News Research

Survey of severe ME/CFS in children

This article has been edited since publication to acknowledge uncertainties in the figures reported.

ME/CFS can have a particularly devastating impact on the lives of children and young people, affecting their schooling as well as potentially depriving them of many of the activities that should make up a normal childhood.

As in adults, children with the disease vary in their degree of disability and the symptoms they experience. Some are categorised as having severe ME/CFS, which is defined in the UK as fatigue so severe that an individual can carry out only minimal daily tasks, or in some cases be unable to do any activity for themselves.

But how many children are affected by ME/CFS to this degree? And what impact does the disease have on their daily lives?

Paediatrician survey

A recent study conducted by the British Paediatric Surveillance Unit aimed to determine the prevalence of severe ME/CFS in children aged 5 to 16 years, as well as the symptoms they experience and the impact on activities of daily living, including school attendance.
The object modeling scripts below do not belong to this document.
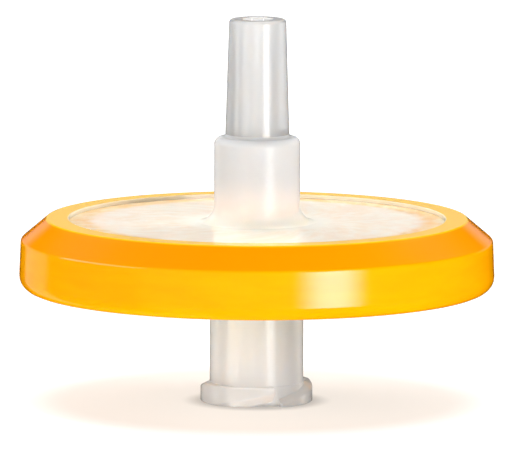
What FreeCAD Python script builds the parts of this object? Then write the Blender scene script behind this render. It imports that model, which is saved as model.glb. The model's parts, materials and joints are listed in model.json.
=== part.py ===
import FreeCAD, Part
import os
import re
import Sketcher

# A 25 mm syringe filter standing on its inlet: two moulded housing halves clamp a membrane disc,
# and a ring is moulded round them. Millimetres, +Z up along the flow axis. The origin is the
# centre of the inlet's mouth, which is the face that the filter stands on.

DIMENSIONS = {
    # from the membrane outwards, in radius where no diameter is named
    "membrane_diameter": 25.0,
    "membrane_thickness": 0.2,
    "membrane_clearance": 0.1,      # round the edge of the disc
    "clamp_width": 1.2,             # of the membrane's edge, held between the halves
    "window_margin": 0.45,          # from the membrane's seat out to the ring's window
    "lip_grip": 1.25,               # of the ring's lips, over and under the rims of the halves
    "ring_wall": 2.25,              # from the rims out to the ring's lower edge, its widest place
    # overmoulded ring
    "ring_thickness": 5.0,
    "ring_lip_thickness": 1.25,
    "ring_wall_draft": 0.14,        # how far the wall leans in between its lower edge and the bevel
    "ring_bevel_width": 1.81,
    "ring_bevel_drop": 1.53,
    "ring_bevel_round": 0.3,        # where the bevel meets the wall
    "ring_foot_round": 1.0,         # round the wall's lower edge
    "ring_crest_round": 0.12,
    # shared by both halves
    "plate_recess": 0.25,           # the plates lie this far below the ring's faces
    "flow_bore_diameter": 2.1,
    "luer_taper": 0.06,             # diameter lost over each millimetre of length
    # outlet half
    "tip_diameter": 3.95,           # at its small end
    "tip_length": 8.2,
    "tip_edge_round": 0.25,
    "tip_root_round": 0.2,
    "outlet_shoulder_width": 0.764,     # from the tip's root out to the barrel
    "outlet_shoulder_round": 0.5,
    "outlet_barrel_length": 5.95,
    "outlet_root_round": 1.2,
    "channel_depth": 0.5,           # outlet channels above the membrane
    "channel_width": 0.9,
    "channel_first_radius": 2.0,
    "rim_channel_land": 0.7,        # left between the last evenly spaced channel and the rim's
    "spoke_channel_width": 0.8,
    "spoke_channel_count": 8,
    # inlet half
    "inlet_length": 7.8,            # from the mouth to the ring's lower face
    "inlet_root_round": 0.8,
    "socket_diameter": 4.3,         # at the mouth
    "socket_depth": 7.6,
    "socket_mouth_bevel": 0.15,
    "socket_wall": 1.1,             # from the mouth's edge out to the barrel
    "inlet_chamber_depth": 0.6,
    "rib_height": 0.4,
    "rib_width": 0.6,
    "rib_count": 12,
    "rib_hub_gap": 1.15,            # from the flow bore out to the ribs
    "rib_end_gap": 0.6,             # from the ribs out to the chamber's wall
    # thread lugs round the mouth of the inlet, with angles from -Y towards +X
    "lug_root_step": 0.05,          # the thread's root stands this far out of the barrel
    "lug_depth": 0.59,
    "lug_height": 1.4,
    "lug_edge_bevel": 0.13,
    "lug_lead": 5.0,
    "lug_count": 2,
    "lug_gap_width": 0.91,          # along the axis, at the crest
    "lug_flank_rise": 0.3,          # of the flank on the plate's side, from crest to root
    "lug_phase_angle": 12.0,        # where a gap's lower edge leaves the mouth
    "lug_tail_angle": 20.0,         # where one lug ends
    "lug_nose_angle": 28.0,         # where the next one begins
    "cutter_margin": 0.3,           # how far a cutter passes beyond what it cuts
}

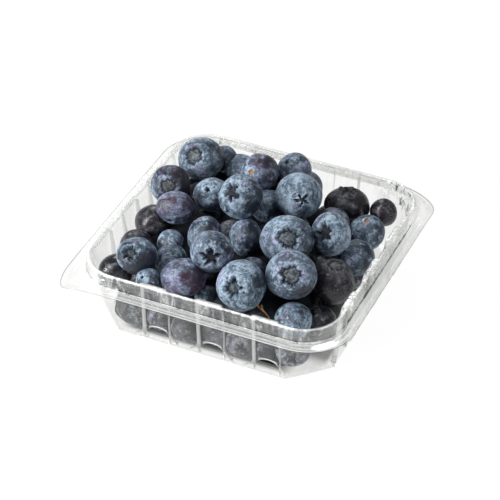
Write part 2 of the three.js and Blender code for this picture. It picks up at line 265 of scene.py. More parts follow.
FLOOR_GREY = ((0.045, 0.045, 0.045), (0.055, 0.055, 0.055))
FLOOR_GLOW = (0.955, 0.955, 0.955)
# painted shadow in the floor's glow, under the punnet and lighter under its corners
PAINTED_SHADOW_UNDER_TRAY = (0.09, 0.09, 0.09)
PAINTED_SHADOW_UNDER_CORNERS = (0.80, 0.80, 0.79)


# ---- small maths ------------------------------------------------------------------------------
def lerp(a, b, t):
    return a + (b - a) * t


def clamp(value, low=0.0, high=1.0):
    return max(low, min(high, value))


def smooth(value):
    value = clamp(value)
    return value * value * (3 - 2 * value)


class Random:
    """Park and Miller's generator, the same one that lays the rows of the solid heap."""

    def __init__(self, seed):
        self.state = seed

    def __call__(self, low=0.0, high=1.0):
        self.state = self.state * 16807 % 2147483647
        return lerp(low, high, self.state / 2147483647)


# ---- nodes ------------------------------------------------------------------------------------
class Socket:
    """A value in a shader, which can be used in arithmetic."""

    def __init__(self, shader, link):
        self.shader = shader
        self.link = link

    def _math(self, operation, *others):
        return self.shader.node("ShaderNodeMath", {"operation": operation}, [self, *others])

    def __add__(self, other):
        return self._math("ADD", other)

    def __mul__(self, other):
        return self._math("MULTIPLY", other)

    def __sub__(self, other):
        return self._math("SUBTRACT", other)

    def __rsub__(self, other):
        return self.shader.node("ShaderNodeMath", {"operation": "SUBTRACT"}, [other, self])

    def __pow__(self, other):
        return self._math("POWER", other)

    def __abs__(self):
        return self._math("ABSOLUTE")

    __radd__ = __add__
    __rmul__ = __mul__

    def between(self, low, high):
        """0 up to low, 1 from high and smooth in between; low may be the larger one."""
        values = {"Value": self, "From Min": low, "From Max": high}
        return self.shader.node("ShaderNodeMapRange", {"interpolation_type": "SMOOTHSTEP"}, values)

    def swing(self, weight):
        """A noise about its middle, so that it adds as much as it takes away."""
        return (self - 0.5) * weight

    def lines(self, width):
        """Thin lines where a noise crosses its middle."""
        return abs(self - 0.5).between(width, 0.0)

    def largest(self, other):
        return self._math("MAXIMUM", other)

    def smallest(self, other):
        return self._math("MINIMUM", other)


class Shader:
    """A material's node tree."""

    def __init__(self, name):
        self.material = bpy.data.materials.new(name)
        self.material.use_nodes = True
        self.tree = self.material.node_tree
        self.tree.nodes.clear()
        self.output = self.tree.nodes.new("ShaderNodeOutputMaterial")

    def node(self, kind, settings=None, values=(), out=0):
        node = self.tree.nodes.new(kind)
        for key, value in (settings or {}).items():
            setattr(node, key, value)
        pairs = values.items() if isinstance(values, dict) else enumerate(values)
        for key, value in pairs:
            if isinstance(value, Socket):
                self.tree.links.new(value.link, node.inputs[key])
            else:
                node.inputs[key].default_value = value
        return Socket(self, node.outputs[out])

    def attribute(self, name, out="Fac"):
        return self.node("ShaderNodeAttribute", {"attribute_name": name}, out=out)

    def place(self):
        return self.node("ShaderNodeTexCoord", out="Object")

    def facing(self):
        """0 where the surface is seen straight on, 1 where it is seen edge on."""
        return self.node("ShaderNodeLayerWeight", None, {"Blend": 0.5}, out="Facing")

    def axis(self, vector, number):
        return self.node("ShaderNodeSeparateXYZ", None, [vector], out=number)

    def stretched(self, place, scale):
        return self.node("ShaderNodeVectorMath", {"operation": "MULTIPLY"}, [place, scale])

    def noise(self, place, scale, detail=3.0, roughness=0.55, distortion=0.0):
        values = {"Vector": place, "Scale": scale, "Detail": detail, "Roughness": roughness,
                  "Distortion": distortion}
        return self.node("ShaderNodeTexNoise", None, values)

    def mix(self, factor, a, b):
        """Mixes two colours."""
        node = self.tree.nodes.new("ShaderNodeMix")
        node.data_type = "RGBA"
        for socket, value in ((node.inputs[0], factor), (node.inputs[6], a), (node.inputs[7], b)):
            if isinstance(value, Socket):
                self.tree.links.new(value.link, socket)
            elif socket.type == "RGBA":
                socket.default_value = (*value, 1)
            else:
                socket.default_value = value
        return Socket(self, node.outputs[2])

    def bump(self, height, distance, strength=1.0):
        values = {"Height": height, "Distance": distance, "Strength": strength}
        return self.node("ShaderNodeBump", None, values)

    def finish(self, surface):
        self.tree.links.new(surface.link, self.output.inputs["Surface"])
        return self.material


def plastic_material():
    """Clear thermoformed sheet: glossy and tinted where it is seen edge on. By its bends and
    painted light it has painted shade (under 0), is clear (0), milky (up to 1) or a glowing
    painted highlight (over 1)."""
    sh = Shader("clear_sheet")
    facing = sh.facing()
    place = sh.place()
    # noise for painted streaks of shade and highlight, which stand for reflections in crinkled
    # sheet
    crinkles = sh.noise(sh.stretched(place, (1, 1, 0.3)), 380, 3, 0.6, 0.8)
    # the attribute below holds real bends and painted light; under 0 it tints the sheet with
    # painted shade
    bend_and_painted_light = sh.attribute("crease_and_painted_light") + (crinkles - 0.5) * sh.attribute("crinkle_painted_streaks")
    seen_edge_on = sh.mix(facing ** 3.0, CLEAR_TINT, EDGE_ON_TINT)
    tint = sh.mix(bend_and_painted_light.between(-0.15, -1.0), seen_edge_on, PAINTED_SHADE_TINT)
    clear = sh.node("ShaderNodeBsdfTransparent", None, {"Color": tint})
    waves = sh.noise(place, 60, 2)
    gloss = sh.node("ShaderNodeBsdfGlossy", None, {
        "Color": (1, 1, 1, 1), "Roughness": 0.06, "Normal": sh.bump(waves, 0.0003)})
    sheet = sh.node("ShaderNodeMixShader", None, [facing ** 5.0 * 0.85 + 0.025, clear, gloss])
    facing_light = sh.node("ShaderNodeBsdfDiffuse", None, {"Color": (*MILKY, 1)})
    shining_through = sh.node("ShaderNodeBsdfTranslucent", None, {"Color": (*MILKY, 1)})
    milky = sh.node("ShaderNodeMixShader", None, [0.5, facing_light, shining_through])
    # painted highlight: a white sheet that glows though it is no lamp
    edge = sh.node("ShaderNodeBsdfPrincipled", None, {
        "Base Color": (0.9, 0.9, 0.9, 1), "Roughness": 0.3,
        "Emission Color": (1, 1, 1, 1), "Emission Strength": 0.45})
    clouds = sh.noise(place, 80, 3).between(0.3, 0.7)
    veil = bend_and_painted_light.between(0.0, 1.0) * 0.62 + clouds * 0.05 + 0.01
    veiled = sh.node("ShaderNodeMixShader", None, [veil, sheet, milky])
    # where the painted highlight glows
    edges = bend_and_painted_light.between(1.05, 1.6) * 0.95
    return sh.finish(sh.node("ShaderNodeMixShader", None, [edges, veiled, edge]))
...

The study was reported in the journal, Archives of Disease in Childhood, where you can read the full paper.

Paediatricians across the UK and Ireland were asked if they had assessed a child with ME/CFS so severe that they had been unable to attend school for more than one hour per week during the last six weeks of the school term. They were also asked to complete a questionnaire on the children’s symptoms, function and treatment.

Prevalence of severe disease

The investigators and an expert panel reviewed the responses to identify individuals who met a surveillance case definition of severe ME/CFS (see the paper for details of this definition). From a total of 285 cases, 33 were classified as having severe ME/CFS, while 4 had probable and 55 had possible severe ME/CFS.

This gave an estimated prevalence of definite severe ME/CFS as 3.2 per million children. These individuals had a median age of 13 years and 58% were girls. Including those with probable or possible severe ME/CFS increased the estimated prevalence to 8.2 per million.

The study was relatively limited in its scope as it looked at only 285 children with ME/CFS in total, although the authors point out that previous studies (which reported a larger prevalence) were conducted in even smaller samples and used different eligibility criteria.

So we cannot be sure that this estimate reflects the true figures for the UK, but there is very little information at all on this neglected group of children.

Educational impact

Whatever the true prevalence of severe ME/CFS in children, its impact on these individuals’ lives is still devastating. From the questionnaire results, the investigators found that these young people are all very disabled, and most receive little or no education. Such an effect on education so early in life can have serious consequences later on in adulthood.

The investigators conclude that paediatricians need to consider how to provide rehabilitation and education replacement for these disabled young people, such as home schooling or novel ME-aware education support.

Here at ME Research UK, we would add that we also need to investigate how to include people with severe illness in biomedical research, so we can understand better how and why ME/CFS develops and progresses in these individuals, and ultimately how to treat it and provide a real cure.